Danish liberal deputy Karen Melchior said during the debate that “predictive profiling, AI risk assessment and automated decision making systems are weapons of 'Math Destruction'”, as they were “as dangerous to our democracy as nuclear bombs are for living creatures and life”. She concluded that “they will destroy the fundamental rights of each citizen to be equal before the law and in the eye of our authorities.”

Dutch Green MEP Kim van Sparrentak addressed her “colleagues from the EPP: let’s be realistic. AI is not a quick solution to fight crime or terrorism. An AI camera will not detect radicalisation. Automating police work is not a substitute for police funding and community workers.”

In press statements after the result of the vote was announced, German Pirate MEP Patrick Breyer proclaimed that “we have achieved the breakthrough in the fight against the discriminatory use of mass surveillance instruments by police authorities”.

Whereas rapporteur Vitanov stated: “Technical progress should never come at the expense of people’s fundamental rights, and today the Parliament has sent a clear signal that fundamental rights are unconditional - no ifs, no maybes.”

The adopted report and resolution  calls for the ban of private facial recognition databases like the Clearview AI system, and of predictive policing based on behavioural data.

“Technical progress should never come at the expense of people’s fundamental rights, and today the Parliament has sent a clear signal that fundamental rights are unconditional - no ifs, no maybes” Rapporteur, Bulgarian Socialist MEP, Petar Vitanov 

And it calls for the use of biometric data to remotely identify people, as is the case in the iBorderCtrl project - a ‘smart lie-detection system’ - for traveller entry to the EU - to be discontinued.

EPP members had been less passionate in the debate, with, for Belgian deputy Tom Vandenkendelaere commenting: “We must remain vigilant but we must not throw out the baby with bathwater”, or the Netherland’s Jeroen Lenaers who stressed the need “to look at opportunities with an open mind”.

The EPP did not issue a press statement on the issue, perhaps because Home Affairs Commissioner Ylva Johanssen, who is heading the EU executive’s efforts on draft legislation on AI in Europe, and who participated in Monday’s debate, signalled that her position was more in line with the EPP’s cautious approach to bans.

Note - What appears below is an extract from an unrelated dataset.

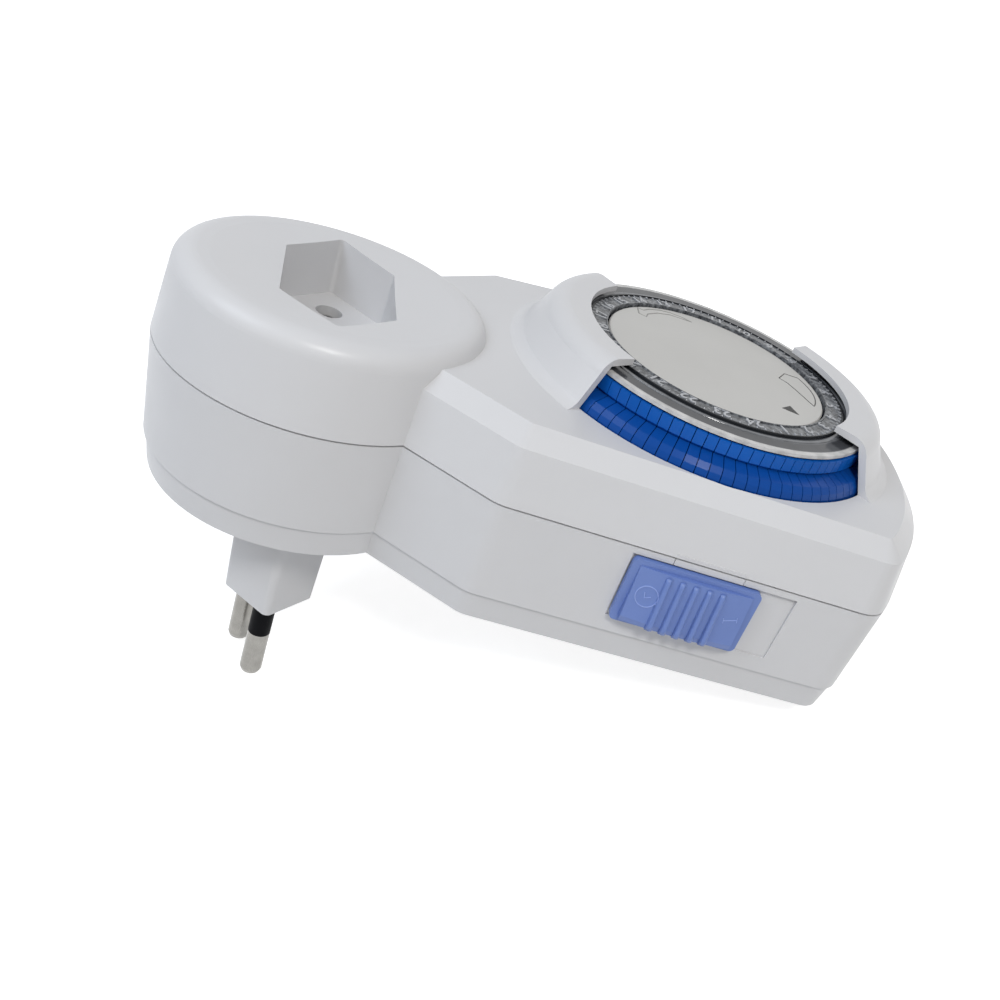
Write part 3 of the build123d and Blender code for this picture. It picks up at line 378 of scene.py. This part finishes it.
camera_data = bpy.data.cameras.new("camera")
camera_data.sensor_width = 36.0
camera_data.lens = FOCAL_PIXELS / PHOTO_SIDE * camera_data.sensor_width
camera_data.shift_x = (PHOTO_SIDE / 2 - CENTRE_PIXEL[0]) / PHOTO_SIDE
camera_data.shift_y = (CENTRE_PIXEL[1] - PHOTO_SIDE / 2) / PHOTO_SIDE
camera_data.clip_start = 5 * MM
camera = bpy.data.objects.new("camera", camera_data)
scene.collection.objects.link(camera)
camera.matrix_world = Matrix((
    (right.x, up.x, -forward.x, CAMERA_PLACE.x),
    (right.y, up.y, -forward.y, CAMERA_PLACE.y),
    (right.z, up.z, -forward.z, CAMERA_PLACE.z),
    (0, 0, 0, 1),
))
scene.camera = camera

# ---------------------------------------------------------------- stage
# the part leans on its pins and on one edge of its back, so the floor is tilted under it
FLOOR_REACH = 4.0
PIN_GAP = 0.1 * MM
EDGE_INSET = 1.7 * MM
EDGE_HEIGHT = 20.6 * MM

floor_left = Vector((0.0, 0.0, PIN_TIP - PIN_GAP))
floor_right = Vector((BODY_HIGH.x - EDGE_INSET, 0.0, BODY_LOW.z + EDGE_HEIGHT))
along = (floor_right - floor_left).normalized() * FLOOR_REACH
across = Vector((0, 1, 0)) * FLOOR_REACH
builder = bmesh.new()
corners = [
    builder.verts.new(floor_left + along * side_x + across * side_y)
    for side_x, side_y in ((-1, -1), (1, -1), (1, 1), (-1, 1))
]
builder.faces.new(corners)
floor_mesh = bpy.data.meshes.new("floor")
builder.to_mesh(floor_mesh)
builder.free()
floor = bpy.data.objects.new("floor", floor_mesh)
scene.collection.objects.link(floor)
floor.data.materials.append(pale_floor("pale_floor"))

# ---------------------------------------------------------------- world and lamps
FILL_COLOR = (0.975, 0.98, 1.0, 1.0)
FILL_STRENGTH = 0.39
WHITE = (1.0, 1.0, 1.0, 1.0)

world = bpy.data.worlds.new("studio")
scene.world = world
n = Nodes(world, "ShaderNodeOutputWorld")
fill = n.new("ShaderNodeBackground", Color=FILL_COLOR, Strength=FILL_STRENGTH)
white = n.new("ShaderNodeBackground", Color=WHITE, Strength=1.0)
n.surface(n.mix_shader(n.seen_directly(), fill.outputs[0], white.outputs[0]))

LAMP_TARGET = Vector((0.045, 0.0, 0.04))
KEY_DISTANCE = 0.9
# name, place from the target and side in metres, watts, colour
LAMPS = (
    ("key", Vector((-0.058, -0.667, 0.743)) * KEY_DISTANCE, 0.16, 3.3, (1.0, 0.985, 0.955)),
    ("side", Vector((-0.60, -0.14, 0.50)), 0.40, 2.4, (0.80, 0.88, 1.0)),
)
for name, offset, side, watts, color in LAMPS:
    data = bpy.data.lights.new(name, "AREA")
    data.shape = "SQUARE"
    data.size = side
    data.energy = watts
    data.color = color
    lamp = bpy.data.objects.new(name, data)
    lamp.location = LAMP_TARGET + offset
    lamp.rotation_euler = (-offset).to_track_quat("-Z", "Y").to_euler()
    scene.collection.objects.link(lamp)

scene.view_settings.view_transform = "Standard"

# ---------------------------------------------------------------- laying raised marks on the part
WALL_ALONG = Vector((math.cos(SIDE_ANGLE), -math.sin(SIDE_ANGLE), 0.0))
WALL_OUT = Vector((-math.sin(SIDE_ANGLE), -math.cos(SIDE_ANGLE), 0.0))
PROBE_START = 20 * MM
RING_STEP = 0.3
knob_mesh = nodes["mode_slider"].data
knob_tree = BVHTree.FromPolygons(
    [vertex.co.copy() for vertex in knob_mesh.vertices],
    [tuple(face.vertices) for face in knob_mesh.polygons],
)


def polar(radius, degrees):
    """Point of the dial's plan, in millimetres from its centre."""
    angle = math.radians(degrees)
    return Vector((radius * math.cos(angle), radius * math.sin(angle)))


def on_disc(point, height):
    """Plan point of the dial, in millimetres, at a height over the disc."""
    return Vector((DIAL_X + point.x * MM, point.y * MM, DISC_TOP + height * MM))


def on_ring(point, height):
    """Plan point of the dial, in millimetres, at a height over the ring's inner band."""
    return Vector((DIAL_X + point.x * MM, point.y * MM, RING_TOP + height * MM))


def on_outer_ring(point, height):
    """Plan point of the dial, in millimetres, at a height over the ring's lower outer band."""
    return on_ring(point, height - RING_STEP)


def on_knob(point, height):
    """Point along the wall and up, in millimetres, at a height over the face of the knob."""
    start = SHOULDER + WALL_ALONG * (point.x * MM) + Vector((0.0, 0.0, point.y * MM))
    hit = knob_tree.ray_cast(start + WALL_OUT * PROBE_START, -WALL_OUT)[0]
    return hit + WALL_OUT * (height * MM)


# rows of a stroke's profile: share of the width, fixed height in millimetres, share of the rise
FLAT_TOP = ((0.5, -0.03, 0.0), (0.35, 0.0, 1.0), (-0.35, 0.0, 1.0), (-0.5, -0.03, 0.0))
ROUND_TOP = (
    (0.5, -0.05, 0.0), (0.42, 0.0, 0.45), (0.22, 0.0, 0.88), (0.0, 0.0, 1.0),
    (-0.22, 0.0, 0.88), (-0.42, 0.0, 0.45), (-0.5, -0.05, 0.0),
)
PLATE_SINK = 0.02


def add_stroke(bm, points, width, lay, rise, closed=False, profile=FLAT_TOP):
    """Raised line of even width through plan points, laid on a surface."""
    count = len(points)
    rows = []
    for i, point in enumerate(points):
        before = points[i - 1] if closed or i > 0 else point
        after = points[(i + 1) % count] if closed or i < count - 1 else point
        direction = (after - before).normalized()
        sideways = Vector((-direction.y, direction.x)) * width
        rows.append([
            bm.verts.new(lay(point + sideways * share, base + rise * part))
            for share, base, part in profile
        ])
    for i in range(count if closed else count - 1):
        here, there = rows[i], rows[(i + 1) % count]
        for j in range(len(profile)):
            k = (j + 1) % len(profile)
            bm.faces.new((here[j], here[k], there[k], there[j]))
    if not closed:
        bm.faces.new(rows[0])
        bm.faces.new(list(reversed(rows[-1])))


def add_plate(bm, outline, lay, rise):
    """Thin raised plate over a closed outline."""
    low = [bm.verts.new(lay(point, -PLATE_SINK)) for point in outline]
    high = [bm.verts.new(lay(point, rise)) for point in outline]
    bm.faces.new(high)
    bm.faces.new(list(reversed(low)))
    for i in range(len(outline)):
        j = (i + 1) % len(outline)
        bm.faces.new((low[i], low[j], high[j], high[i]))


def finish_piece(name, bm, body, material):
    """Turn a bmesh into a piece that rides a body."""
    bmesh.ops.recalc_face_normals(bm, faces=bm.faces)
    mesh = bpy.data.meshes.new(name)
    bm.to_mesh(mesh)
    bm.free()
    piece = bpy.data.objects.new(name, mesh)
    scene.collection.objects.link(piece)
    piece.data.materials.append(material)
    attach(piece, body)
    return piece


# ---------------------------------------------------------------- printed arrows on the disc
PRINT_RISE = 0.04
TURNING_ARROW_WIDTH = 0.26
LONG_ARROW_WIDTH = 0.34
BOW_STEPS = 12
turning_arrow = [
    polar(19.6 + 0.5 * math.sin(math.pi * i / BOW_STEPS), -23 + 33 * i / BOW_STEPS)
    for i in range(BOW_STEPS + 1)
]
turning_arrow += [
    polar(19.4, 13.0), polar(16.6, 16.0), polar(13.8, 6.5), polar(15.1, 0.8), polar(16.4, -8.5),
]
pointer = [polar(15.6, -53.4), polar(15.8, -42.2), polar(18.5, -47.4)]
long_arrow = [
    polar(17.8, 92), polar(19.1, 98), polar(20.0, 104.5), polar(20.4, 111), polar(20.3, 119),
    polar(19.9, 125), polar(20.9, 127), polar(18.9, 133), polar(17.5, 131), polar(18.4, 126),
    polar(18.9, 116), polar(18.9, 106),
]
marks = bmesh.new()
add_stroke(marks, turning_arrow, TURNING_ARROW_WIDTH, on_disc, PRINT_RISE, closed=True)
add_plate(marks, pointer, on_disc, PRINT_RISE)
finish_piece("disc_marks", marks, "housing", INK_DARK)
far_mark = bmesh.new()
add_stroke(far_mark, long_arrow, LONG_ARROW_WIDTH, on_disc, PRINT_RISE, closed=True)
finish_piece("disc_far_mark", far_mark, "housing", INK_GREY)

# -------------------------------------------------------------- digits, ticks and beads of the ring
HOURS = 24
HOUR_STEP = 360 / HOURS
QUARTERS = 4
DAY_START = -90
NUMERAL_RADIUS = 22.9
NUMERAL_SIZE = 3.3 * MM
NUMERAL_DEPTH = 0.09 * MM
NUMERAL_WEIGHT = 0.05 * MM
NUMERAL_LIFT = 0.07
TICK_FROM, TICK_TO = 24.3, 24.9
TICK_WIDTH, TICK_RISE = 0.22, 0.16

numerals = bmesh.new()
for hour in range(1, HOURS + 1):
    text = bpy.data.curves.new("numeral", "FONT")
    text.body = str(hour)
    text.size = NUMERAL_SIZE
    text.extrude = NUMERAL_DEPTH
    text.offset = NUMERAL_WEIGHT
    text.align_x = "CENTER"
    text.align_y = "CENTER"
    text.resolution_u = 3
    carrier = bpy.data.objects.new("numeral", text)
    outline = bpy.data.meshes.new_from_object(carrier)
    spot = on_ring(polar(NUMERAL_RADIUS, DAY_START + hour * HOUR_STEP), NUMERAL_LIFT)
    turn = Matrix.Rotation(math.radians(180 + hour * HOUR_STEP), 4, "Z")
    outline.transform(Matrix.Translation(spot) @ turn)
    numerals.from_mesh(outline)
    bpy.data.objects.remove(carrier)
    bpy.data.curves.remove(text)
    bpy.data.meshes.remove(outline)
for quarter in range(HOURS * QUARTERS):
    angle = DAY_START + quarter * HOUR_STEP / QUARTERS
    tick = [polar(TICK_FROM, angle), polar(TICK_TO, angle)]
    add_stroke(numerals, tick, TICK_WIDTH, on_ring, TICK_RISE)
finish_piece("ring_numerals", numerals, "dial", NUMERAL)

BEAD_STEP = 2
# radius, width, surface, rise
BEADS = (
    (21.95, 0.3, on_ring, 0.20), (25.2, 0.25, on_ring, 0.20), (26.4, 0.7, on_outer_ring, 0.13),
)
beads = bmesh.new()
for radius, width, surface, rise in BEADS:
    circle = [polar(radius, degrees) for degrees in range(0, 360, BEAD_STEP)]
    add_stroke(beads, circle, width, surface, rise, closed=True)
finish_piece("ring_beads", beads, "dial", CLEAR)

# ---------------------------------------------------------------- clock face and "I" on the knob
SYMBOL_RISE = 0.09
OUTLINE_WIDTH = 0.20
HAND_WIDTH = 0.18
CLOCK_CENTRE = Vector((27.5, 36.45))
CLOCK_RADIUS = 1.9
CLOCK_STEP = 9

clock_face = [
    CLOCK_CENTRE + CLOCK_RADIUS * Vector((math.cos(math.radians(a)), math.sin(math.radians(a))))
    for a in range(0, 360, CLOCK_STEP)
]
hands = [Vector((26.95, 37.15)), Vector((27.2, 36.15)), Vector((28.2, 36.6))]
stem = [Vector((41.3, 36.15)), Vector((43.6, 36.7))]
serif = Vector((-0.13, 0.5))
symbols = bmesh.new()
add_stroke(symbols, clock_face, OUTLINE_WIDTH, on_knob, SYMBOL_RISE, closed=True)
add_stroke(symbols, hands, HAND_WIDTH, on_knob, SYMBOL_RISE)
add_stroke(symbols, stem, OUTLINE_WIDTH, on_knob, SYMBOL_RISE)
for end in stem:
    add_stroke(symbols, [end - serif, end + serif], HAND_WIDTH, on_knob, SYMBOL_RISE)
finish_piece("knob_symbols", symbols, "mode_slider", ICON)

# ---------------------------------------------------------------- crests on the knob's finger ribs
KNOB_MIDDLE = 34.7
RIB_PITCH = 2.4
RIB_BOTTOM = 30.9
RIB_POINTS = 14
RIB_POINT_STEP = 0.76
CREST_WIDTH, CREST_RISE = 1.1, 0.42
crests = bmesh.new()
for rib in range(-2, 3):
    rib_at = KNOB_MIDDLE + RIB_PITCH * rib
    line = [Vector((rib_at, RIB_BOTTOM + RIB_POINT_STEP * i)) for i in range(RIB_POINTS)]
    add_stroke(crests, line, CREST_WIDTH, on_knob, CREST_RISE, profile=ROUND_TOP)
crest_piece = finish_piece("knob_crests", crests, "mode_slider", KNOB)
for face in crest_piece.data.polygons:
    face.use_smooth = True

Pointing to recent successes by law enforcement agencies in Europe, thanks to AI technology, like the swift capture of the suspected killers of Dutch investigative journalist Peter R De Vries in July - an example of “smart, digital technology used in defence of citizens and our fundamental rights” - Johanssen pleaded: “Don’t put protection of fundamental rights in contradiction to the protection of human lives and of societies. It’s simply not true that we have to choose. We are capable of doing both.”

The Commission published its proposal for a European Artificial Intelligence Act in April.

The Internal Market and Consumer Protection Committee (IMCO) is responsible for Parliament’s legislative report which is currently being drafted by Italian Socialist MEP Brando Benifei.